Robotic Foundation Models Should Evolve Toward an Interactive Multi-Agent Perspective

Sharmita Dey, Strahinja Dosen, Stefano V. Albrecht

Published: 01 Sept 2025, Last Modified: 29 Oct 2025OpenReview Archive Direct UploadEveryoneRevisionsCC BY-NC-ND 4.0

Abstract: Recent advances in large-scale machine learning have produced high-capacity foundation models capable of adapting to a wide range of downstream tasks. While such models hold great promise for robotics, the prevailing paradigm still portrays robots as single, autonomous decision-makers, performing tasks such as manipulation and navigation, with limited human involvement. However, a large class of real-world robotic systems, including wearable robotics (e.g., prostheses, orthoses, exoskeletons), teleoperation, and neural interfaces, are semiautonomous, and require ongoing interactive coordination with human partners, challenging single-agent assumptions.
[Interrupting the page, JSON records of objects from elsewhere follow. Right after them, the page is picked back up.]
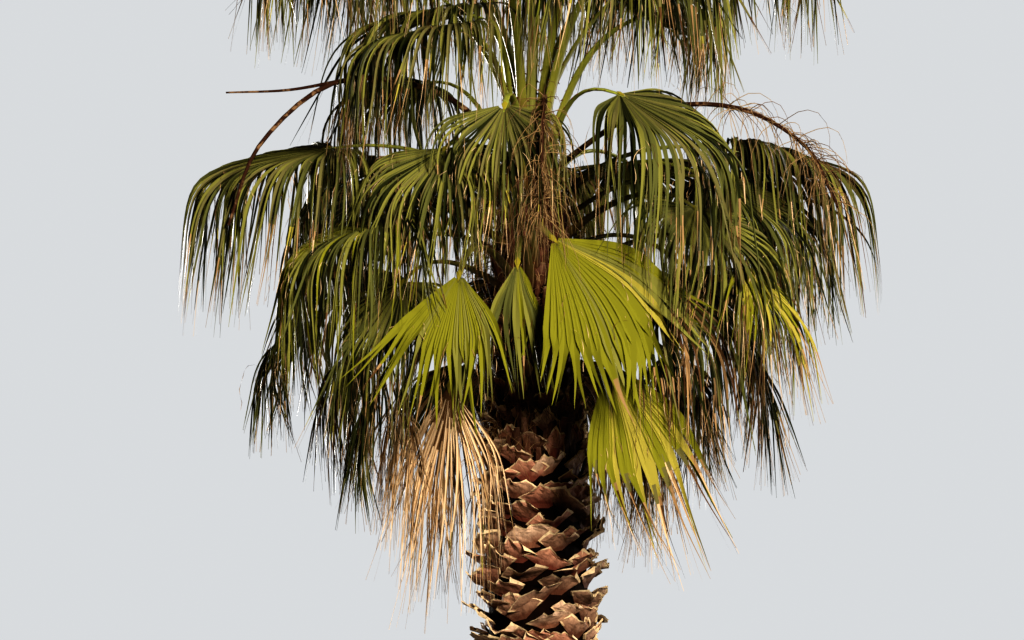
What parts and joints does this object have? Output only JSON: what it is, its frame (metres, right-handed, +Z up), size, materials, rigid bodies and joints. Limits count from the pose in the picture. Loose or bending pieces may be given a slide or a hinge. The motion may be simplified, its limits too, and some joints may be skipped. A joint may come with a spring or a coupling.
{
  "type": "fan palm tree",
  "caption": "Leaning fan palm with a trunk coated in old leaf bases, a round crown of drooping fan fronds, dead fronds hanging below and old arching flower stalks.",
  "frame": {"origin": "centre of the flat cut under the trunk, at ground level", "axes": "+Z up, +Y away from the side that the picture shows, +X to that side's right; the trunk leans slightly towards -X"},
  "size_m": [3.3346, 2.7351, 7.9942],
  "materials": {
    "trunk": "rough fibrous old leaf bases, reddish brown with tan edges",
    "frond": "satin yellow-green pleated fan leaf on a smooth green stalk",
    "dead_frond": "matt dry tan and brown folded leaf",
    "flower_stalk": "matt dry brown stalk"
  },
  "bodies": {
    "root": {"trunk": "trunk", "new_leaf": "frond", "flower_stalk_left": "flower_stalk", "flower_stalk_left_spur": "flower_stalk", "flower_stalk_right": "flower_stalk", "flower_stalk_centre": "flower_stalk", "frond_centre_fan": "frond", "frond_left_fan": "frond", "frond_low_right_fan": "frond", "frond_inner_fan": "frond", "frond_right_front": "frond", "frond_right_front_low": "frond", "frond_right_inner": "frond", "frond_right_yellow": "frond", "frond_far_right_top": "frond", "frond_far_right": "frond", "frond_right_back": "frond", "frond_right_low": "frond", "frond_right_lower": "frond", "frond_right_lowest": "frond", "frond_left_big": "frond", "frond_left_back": "frond", "frond_left_high": "frond", "frond_left_mid": "frond", "frond_left_mid_low": "frond", "frond_left_low_dark": "frond", "frond_left_bottom": "frond", "frond_centre_top": "frond", "frond_centre_left": "frond", "frond_upper_left_front": "frond", "frond_upper_left_inner": "frond", "frond_upper_left": "frond", "frond_upper_left_back": "frond", "frond_top_right_front": "frond", "frond_top_left_front": "frond", "frond_top_back": "frond", "frond_upper_right": "frond", "frond_upper_right_far": "frond", "frond_back_upper_1": "frond", "frond_back_upper_2": "frond", "frond_back_upper_3": "frond", "frond_back_high_1": "frond", "frond_back_high_2": "frond", "frond_back_high_3": "frond", "frond_back_middle_1": "frond", "frond_back_middle_2": "frond", "frond_back_middle_3": "frond", "frond_back_low_1": "frond", "frond_back_low_2": "frond", "frond_back_low_3": "frond", "frond_back_low_4": "frond", "dead_frond_left": "dead_frond", "dead_frond_left_outer": "dead_frond", "dead_frond_right": "dead_frond", "dead_frond_back_right": "dead_frond", "dead_frond_back": "dead_frond", "dead_frond_back_left": "dead_frond"}
  },
  "joints": []
}
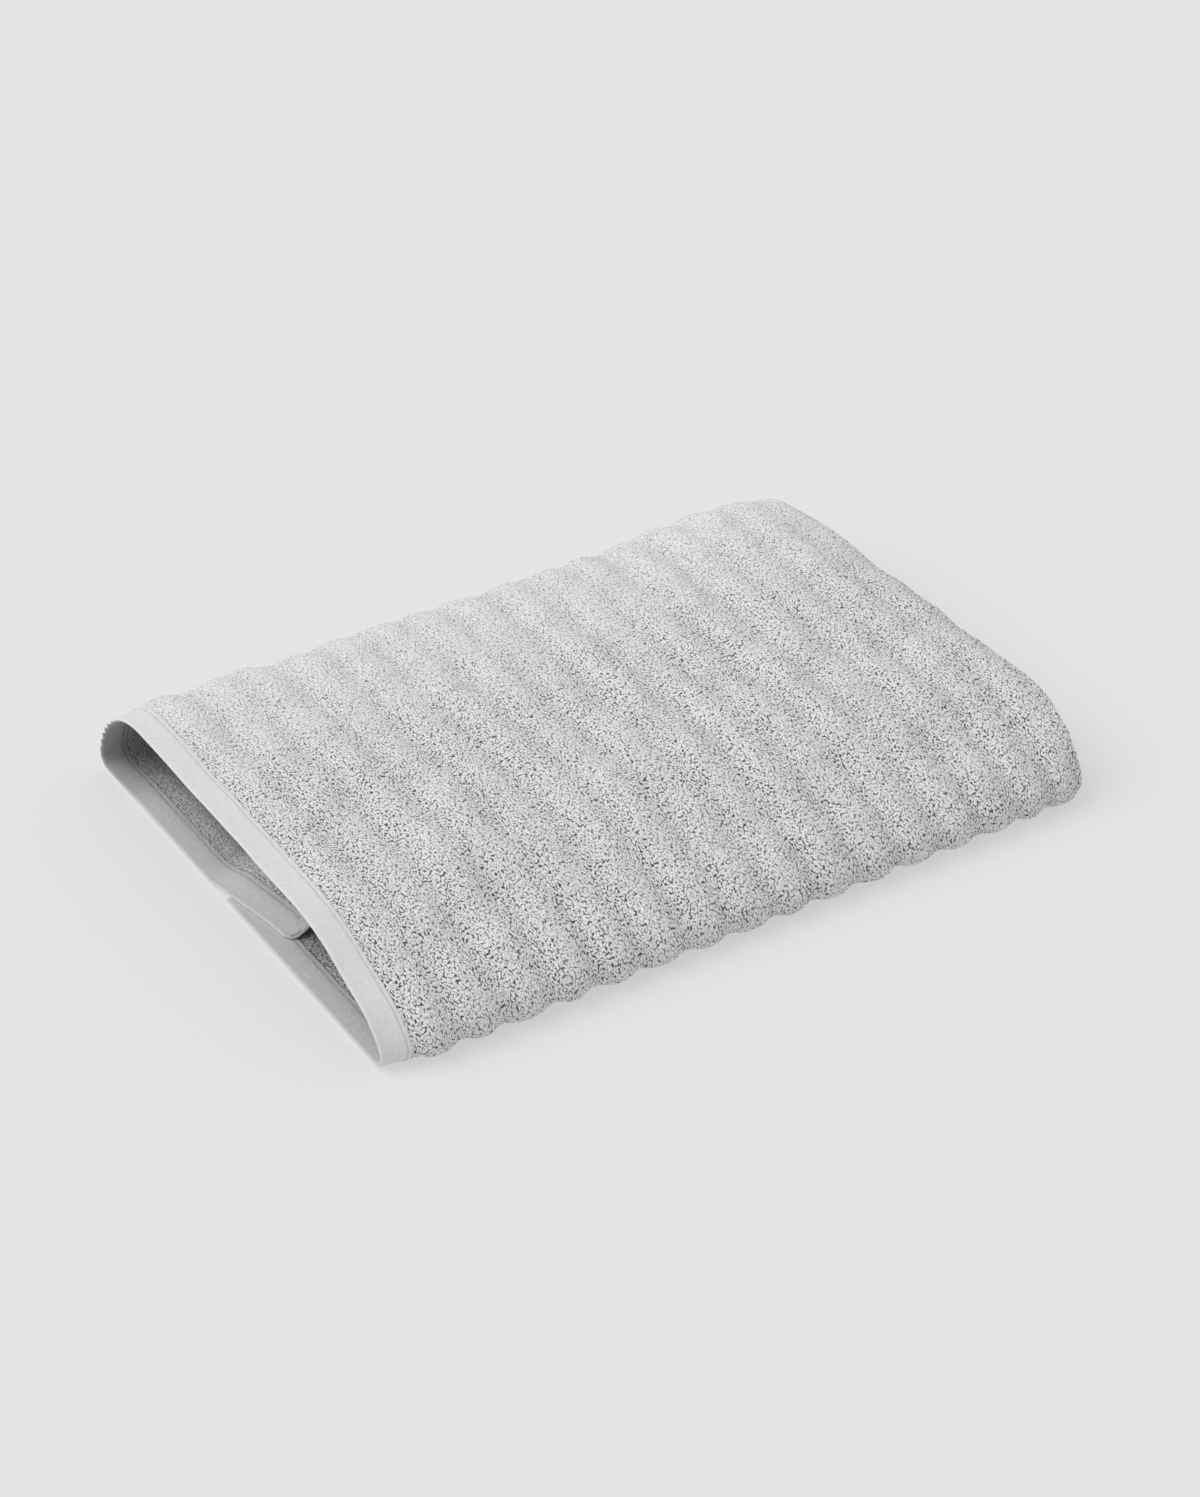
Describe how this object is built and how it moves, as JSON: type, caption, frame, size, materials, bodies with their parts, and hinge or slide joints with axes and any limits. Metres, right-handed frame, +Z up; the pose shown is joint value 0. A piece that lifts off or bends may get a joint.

In this position paper, we argue that robot foundation models must evolve to an interactive multi-agent perspective in order to handle the complexities of real-time human-robot co-adaptation. To ground our discussion, we identify generalizable neuroscience-inspired functionalities required in such a multi-agent approach: (1) a multimodal sensing module informed by sensorimotor integration principles for collaborative sensing, (2) a teamwork model reminiscent of joint-action frameworks in cognitive science for collaborative actions, (3) a predictive world belief model grounded in internal forward model theories of motor control for anticipation and planning, and (4) a memory/feedback mechanism that echoes concepts of Hebbian and reinforcement-based plasticity for model refinement. By moving beyond single-agent perspective, our position emphasizes how foundation models in robotics can engage in adaptive interactions with humans and other agents, thereby enhancing their functionality and applicability in complex, dynamic environments.